According to a newspaper account, this Civil War bayonet was found by construction workers digging between W. Patrick Street and Court Street in the town of Frederick, Maryland during the Carroll Creek project. Frederick’s status as a major crossroads put it at the center of campaigns during the Civil War, and saw both Union and Confederate troops march through the city. The Monacacy battlefield lies just outside the city’s limits.

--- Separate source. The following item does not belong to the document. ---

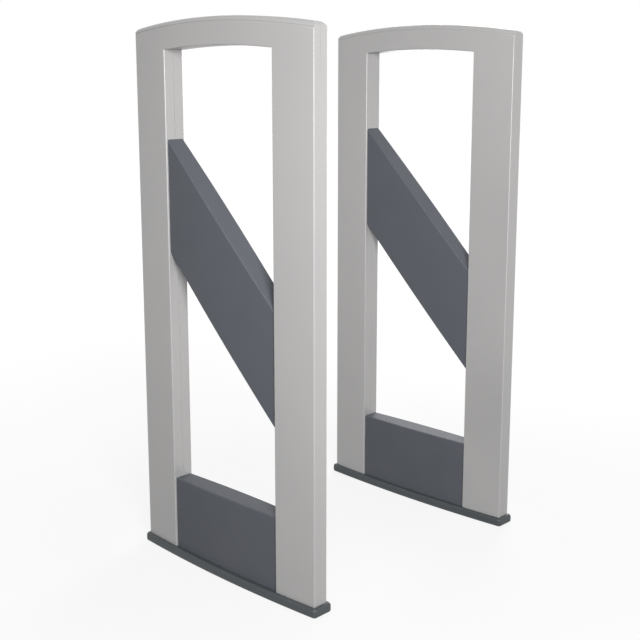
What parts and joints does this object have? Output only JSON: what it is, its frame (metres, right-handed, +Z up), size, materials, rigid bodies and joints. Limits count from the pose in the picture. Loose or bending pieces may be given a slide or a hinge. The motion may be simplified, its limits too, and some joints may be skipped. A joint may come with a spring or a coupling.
{
  "type": "security gate",
  "caption": "Shop-exit security gate: facing arched silver pedestals, each with a dark diagonal aerial panel, a kick box with a lift-off service cover, and a plinth.",
  "frame": {"origin": "on the floor, midway between the two pedestals, at mid width", "axes": "+X along a pedestal's width, towards the low end of its diagonal; +Y across the aisle from the primary pedestal to the secondary one; +Z up"},
  "size_m": [0.772, 0.988, 1.65],
  "materials": {
    "silver_shell": "satin silver-grey paint on moulded ABS",
    "charcoal_panel": "fine-grained charcoal ABS",
    "zinc_steel": "zinc plated sheet and plate",
    "glass_fibre": "pultruded glass-fibre, satin",
    "copper_strip": "bare flat copper strip",
    "nylon": "natural nylon",
    "circuit_board": "green solder mask on glass epoxy",
    "trimmer_metal": "plated brass",
    "black_screw": "black oxide steel",
    "rubber": "matt rubber",
    "black_jacket": "black PVC jacket",
    "cast_case": "bead-blasted die casting",
    "nickel_port": "nickel plated brass",
    "supply_case": "folded plated sheet",
    "black_moulding": "black moulded polyamide",
    "red_rocker": "red polycarbonate",
    "mains_insulation": "brown PVC insulation",
    "dc_insulation": "red PVC insulation"
  },
  "bodies": {
    "gate": {"primary_aerial_leads": "black_jacket", "primary_alarm_sounder": "black_moulding", "primary_base_plate": "zinc_steel", "primary_cable_grommet": "rubber", "primary_chassis_plate": "zinc_steel", "primary_dc_wires": "dc_insulation", "primary_diagonal_lid": "charcoal_panel", "primary_diagonal_spar": "glass_fibre", "primary_diagonal_tray": "charcoal_panel", "primary_front_shell": "silver_shell", "primary_header_rail": "glass_fibre", "primary_kick_panel": "charcoal_panel", "primary_left_upright": "glass_fibre", "primary_lower_aerial": "copper_strip", "primary_lower_tuner": "circuit_board", "primary_mains_inlet": "black_moulding", "primary_mains_wires": "mains_insulation", "primary_nylon_clips": "nylon", "primary_plinth_moulding": "charcoal_panel", "primary_power_supply": "supply_case", "primary_reader_case": "cast_case", "primary_reader_ports": "nickel_port", "primary_rear_shell": "silver_shell", "primary_right_upright": "glass_fibre", "primary_shell_screws": "black_screw", "primary_supply_terminals": "black_moulding", "primary_upper_aerial": "copper_strip", "primary_upper_tuner": "circuit_board", "secondary_aerial_leads": "black_jacket", "secondary_base_plate": "zinc_steel", "secondary_cable_grommet": "rubber", "secondary_chassis_plate": "zinc_steel", "secondary_diagonal_lid": "charcoal_panel", "secondary_diagonal_spar": "glass_fibre", "secondary_diagonal_tray": "charcoal_panel", "secondary_front_shell": "silver_shell", "secondary_header_rail": "glass_fibre", "secondary_kick_panel": "charcoal_panel", "secondary_left_upright": "glass_fibre", "secondary_lower_aerial": "copper_strip", "secondary_lower_tuner": "circuit_board", "secondary_nylon_clips": "nylon", "secondary_plinth_moulding": "charcoal_panel", "secondary_rear_shell": "silver_shell", "secondary_right_upright": "glass_fibre", "secondary_shell_screws": "black_screw", "secondary_splitter_case": "cast_case", "secondary_splitter_ports": "nickel_port", "secondary_upper_aerial": "copper_strip", "secondary_upper_tuner": "circuit_board"},
    "primary_cover": {"primary_service_cover": "charcoal_panel", "primary_cover_screws": "black_screw"},
    "primary_upper_trimmer": {"primary_upper_trimmer_rotor": "trimmer_metal"},
    "primary_lower_trimmer": {"primary_lower_trimmer_rotor": "trimmer_metal"},
    "secondary_cover": {"secondary_service_cover": "charcoal_panel", "secondary_cover_screws": "black_screw"},
    "secondary_upper_trimmer": {"secondary_upper_trimmer_rotor": "trimmer_metal"},
    "secondary_lower_trimmer": {"secondary_lower_trimmer_rotor": "trimmer_metal"},
    "mains_rocker": {"primary_mains_rocker": "red_rocker"},
    "fuse_drawer": {"primary_fuse_drawer": "black_moulding"}
  },
  "joints": [
    {"name": "primary_cover_lift_off", "type": "slide", "parent": "gate", "child": "primary_cover", "axis": [0, 1, 0], "range_m": [0, 0.15]},
    {"name": "primary_upper_trimmer_turn", "type": "hinge", "parent": "gate", "child": "primary_upper_trimmer", "pos_m": [-0.03783, -0.42002, 0.84037], "axis": [0, 1, 0], "continuous": true},
    {"name": "primary_lower_trimmer_turn", "type": "hinge", "parent": "gate", "child": "primary_lower_trimmer", "pos_m": [0.15, -0.45638, 0.093], "axis": [0, 1, 0], "continuous": true},
    {"name": "secondary_cover_lift_off", "type": "slide", "parent": "gate", "child": "secondary_cover", "axis": [0, 1, 0], "range_m": [0, 0.15]},
    {"name": "secondary_upper_trimmer_turn", "type": "hinge", "parent": "gate", "child": "secondary_upper_trimmer", "pos_m": [-0.03783, 0.46398, 0.84037], "axis": [0, 1, 0], "continuous": true},
    {"name": "secondary_lower_trimmer_turn", "type": "hinge", "parent": "gate", "child": "secondary_lower_trimmer", "pos_m": [0.15, 0.42762, 0.093], "axis": [0, 1, 0], "continuous": true},
    {"name": "mains_rocker_tilt", "type": "hinge", "parent": "gate", "child": "mains_rocker", "pos_m": [-0.058, -0.435, 0.082], "axis": [0, 1, 0], "range_deg": [-14, 0]},
    {"name": "fuse_drawer_pull", "type": "slide", "parent": "gate", "child": "fuse_drawer", "axis": [1, 0, 0], "range_m": [0, 0.018]}
  ]
}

The physical dimensions of the diagnostic features on this bayonet, such as blade length, width, socket length and shank length, identify it as a model 1855 bayonet. These features remained standard on many successive models up until 1873 (Webster 1964). In fact the Model 1855 bayonets are virtually identical in appearance to the US Model 1873. This bayonet is typical of the period and was originally produced for the Model 1855 Springfield rifle (Shuey 1999). It is offset, meaning it has a cylindrical socket which fits around a musket barrel and the shank is at right angles to the socket. The mounting slot closing bridge greatly strengthens the socket cylinder. The bayonet also features an L-shaped transverse and locking slot, locking clasp, closing joint and clasp retaining band.

This particular bayonet was found in fairly good condition, except that six inches of the blade tip is broken off and missing, not uncommon for a weapon that probably saw considerable action. Even though every soldier during the Civil War was issued a bayonet for his musket, the weapon was rarely used in combat. The improvement in rifle accuracy in the 1860s meant that soldiers seldom engaged one another up close. Many relics found at battlefield sites indicate that some bayonets were altered with the help of the company’s blacksmith to be used as tent pegs, picket pins, candlesticks, pot hooks, entrenching tools, pry bars and even can openers (Shuey 1999).

In initial inspection of the bayonet, it was noted that some of the iron edges of its triangular blade were missing and there was some delamination and surface pitting due to corrosion. When first brought to the MAC Lab, the bayonet was still encased in burial dirt.

A treatment was proposed that is fairly standard for iron in relatively good condition; it was placed for a short time in electrolytic reduction in a sodium carbonate solution at low amperage, followed by manual removal of corrosion, encrustation and soil. Next, hot wash baths in de-ionized water and chloride tests determined when it was ready for coating with tannic acid, a corrosion inhibitor, and finally the surface was coated with microcrystalline wax in order to prevent further corrosion and degradation.

References
Shuey, R.W.
1999 Socket Bayonets of the Great Powers: A Collector’s Guide. Excalibur Publications. Tucson, AZ.
Webster, D. B.
1964 American Socket Bayonets 1717-1873. Historical Arms Series. No.3.